Are agents that promise guaranteed entry worth the premium?
Within the Australian system, no agent can guarantee entry to a Group of Eight university; the institution makes the final decision. Agents offering a premium “guaranteed entry” package are typically using foundational or pathway programs that already have articulations in place. The guarantee may be less valuable than it sounds; scrutinise the actual articulation conditions.
Do we need a separate migration lawyer if the education agent has a MARA-registered consultant?
An in-house MARA consultant can handle routine student and guardian visa applications competently. However, for families with complex cross-border tax profiles or who intend to transition to investor or significant investor visas, a separate migration lawyer with AFSL-aware trust structuring knowledge may still be necessary.

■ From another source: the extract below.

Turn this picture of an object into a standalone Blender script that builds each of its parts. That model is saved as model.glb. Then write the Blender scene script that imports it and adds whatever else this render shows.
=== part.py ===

Conclusion: Build Your Own Ranking, One Criterion at a Time
A single public list titled “Australia education agent rankings” cannot weigh the factors that define a successful, aligned engagement for a high-net-worth family. The families who navigate this process best are those who invert the typical approach: instead of choosing an agent from a ranking and then trusting the result, they define their own weighted scorecard, pressure-test each shortlisted firm against it, and let the evidence produce the ranking.
The Singaporean family office community has long applied this rigour to selecting fund managers, custodians, and trustees. Extending the same intellectual discipline to education agents—an appointment that shapes a child’s future and intersects with multi-million-dollar cross-border structures—is not overthinking. It is the minimum standard of informed stewardship.